Oddly enough, I've witnessed a basic and broad shift of attitude about hunting in recent years, undoubtedly driven partly by the general, realistic fear many have that on any given night, a deer is apt fly through the windshield of his or her brand-new luxury sedan. But a greater consicousness of where our food comes from and how it is grown and delivered (re. Michael Pollans wildly popular recent book, The Omnivore's Dilemma) has also played a big part in changing hearts and minds. Anecdotally, I find that people I meet tend more and more to be interested in and even fascinated by the idea of hunting, and the more the discussion is about food, the more open-minded they're apt to be.
When I get into a conversation with someone who's apalled by the idea of hunting, I basically tell them that if they needed to feed a hungry family and had no other recourse, they would be out there in the woods, rock or club in hand. No doubt about. They're spared having to do that by the conveniences of modern, industrial society, but they also pay a hidden price in the form of a greatly reduced, almost entirely abstract understanding of nature. It takes a lot more work to go kill a deer than to buy a slab of beef at the supermarket, and you can't help but learn certain things doing it. The rewards are far greater and more lasting to me than anything I'm apt to discover or experience in the check-out line at the supermarket, or even when I'm being waited on hand and foot by a French-speaker in a four-star restaurant.

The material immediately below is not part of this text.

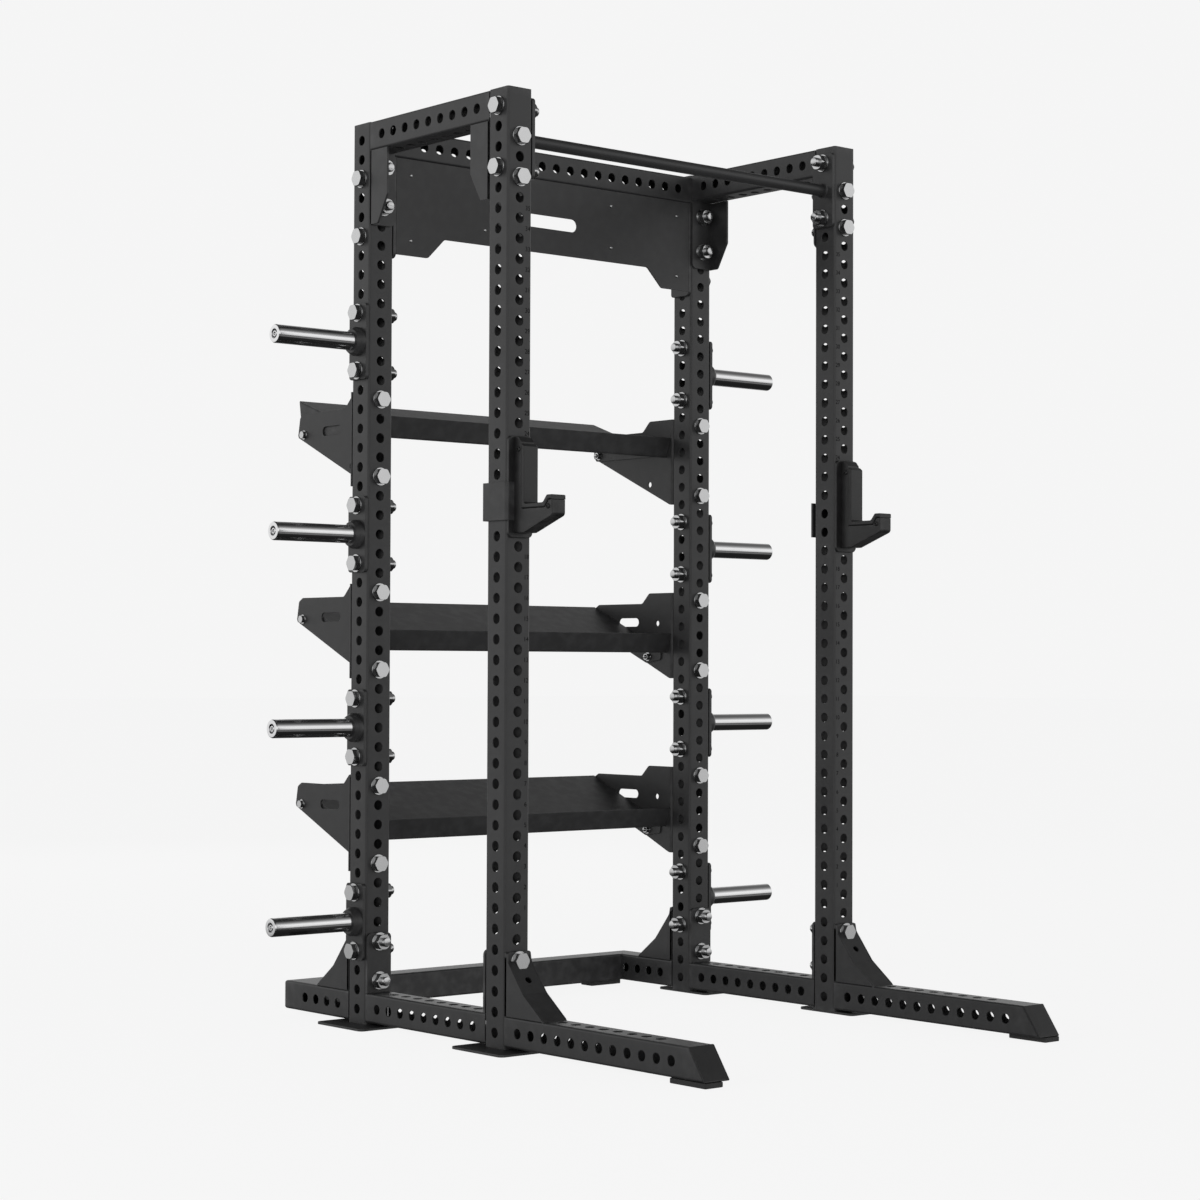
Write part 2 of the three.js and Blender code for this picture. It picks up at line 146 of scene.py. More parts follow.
def makeRoom():
    # what reflects sees the room, bright by height; the camera sees the plain backdrop
    scene = bpy.context.scene
    scene.view_settings.view_transform = "Standard"
    world = bpy.data.worlds.new("studio")
    world.use_nodes = True
    scene.world = world
    nodes, links = world.node_tree.nodes, world.node_tree.links
    nodes.clear()
    out = nodes.new("ShaderNodeOutputWorld")
    mix = nodes.new("ShaderNodeMixShader")
    room = nodes.new("ShaderNodeBackground")
    plain = nodes.new("ShaderNodeBackground")
    shade = studio["backdrop"]
    plain.inputs["Color"].default_value = (shade, shade, shade, 1)
    path = nodes.new("ShaderNodeLightPath")
    coords = nodes.new("ShaderNodeTexCoord")
    split = nodes.new("ShaderNodeSeparateXYZ")
    scale = nodes.new("ShaderNodeMapRange")
    scale.inputs["From Min"].default_value = -1
    ramp = nodes.new("ShaderNodeValToRGB")
    stops = studio["room"]
    while len(ramp.color_ramp.elements) < len(stops):
        ramp.color_ramp.elements.new(0.5)
    for element, (height, bright) in zip(ramp.color_ramp.elements, stops):
        element.position = (height + 1) / 2
        element.color = (bright, bright, bright, 1)
    links.new(coords.outputs["Generated"], split.inputs[0])
    links.new(split.outputs["Z"], scale.inputs["Value"])
    links.new(scale.outputs[0], ramp.inputs[0])
    links.new(ramp.outputs[0], room.inputs["Color"])
    links.new(path.outputs["Is Camera Ray"], mix.inputs[0])
    links.new(room.outputs[0], mix.inputs[1])
    links.new(plain.outputs[0], mix.inputs[2])
    links.new(mix.outputs[0], out.inputs["Surface"])


def makeSoftboxes():
    for name, place, size, power in studio["softboxes"]:
        data = bpy.data.lights.new(name, "AREA")
        data.size = size
        data.energy = power
        lamp = newObject(name, data)
        lamp.location = place
        aim = Vector((0, middleY * mm, studio["aimHeight"])) - Vector(place)
        lamp.rotation_euler = aim.to_track_quat("-Z", "Y").to_euler()
        lamp.visible_glossy = False


def makeFloor():
    reach = studio["floorHalf"]
    mesh = bpy.data.meshes.new("floor")
    corners = [(-reach, -reach, 0), (reach, -reach, 0), (reach, reach, 0), (-reach, reach, 0)]
    mesh.from_pydata(corners, [], [(0, 1, 2, 3)])
    floor = newObject("floor", mesh)
    floor.location.z = -studio["floorDrop"]
    floor.visible_glossy = False
    paint = bpy.data.materials.new("floorPaint")
    paint.use_nodes = True
    shader = paint.node_tree.nodes["Principled BSDF"]
    shader.inputs["Base Color"].default_value = studio["floorColour"]
    shader.inputs["Roughness"].default_value = 0.9
    shader.inputs["Specular IOR Level"].default_value = 0.0
    shader.inputs["Emission Color"].default_value = (1, 1, 1, 1)
    shader.inputs["Emission Strength"].default_value = studio["floorGlow"]
    mesh.materials.append(paint)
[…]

Anyway, if you or anyone you know is at all interested in that most beautiful of all creatures, the Whitetail deer, or wonder why people hunt despite the moral fervor of animal rights advocates and our general, cultural aversion to killing and death (unless it's others trafficking in those natural events on our behalf, either in the abbatoir or on the battlefield), you might find the book of some use. I'm very happy with how it turned out, right down to Glenn Wolff's exquisite line drawings. Glenn illustrated many of the Outdoors columns I wrote for the New York Times, and it was great to work with him again.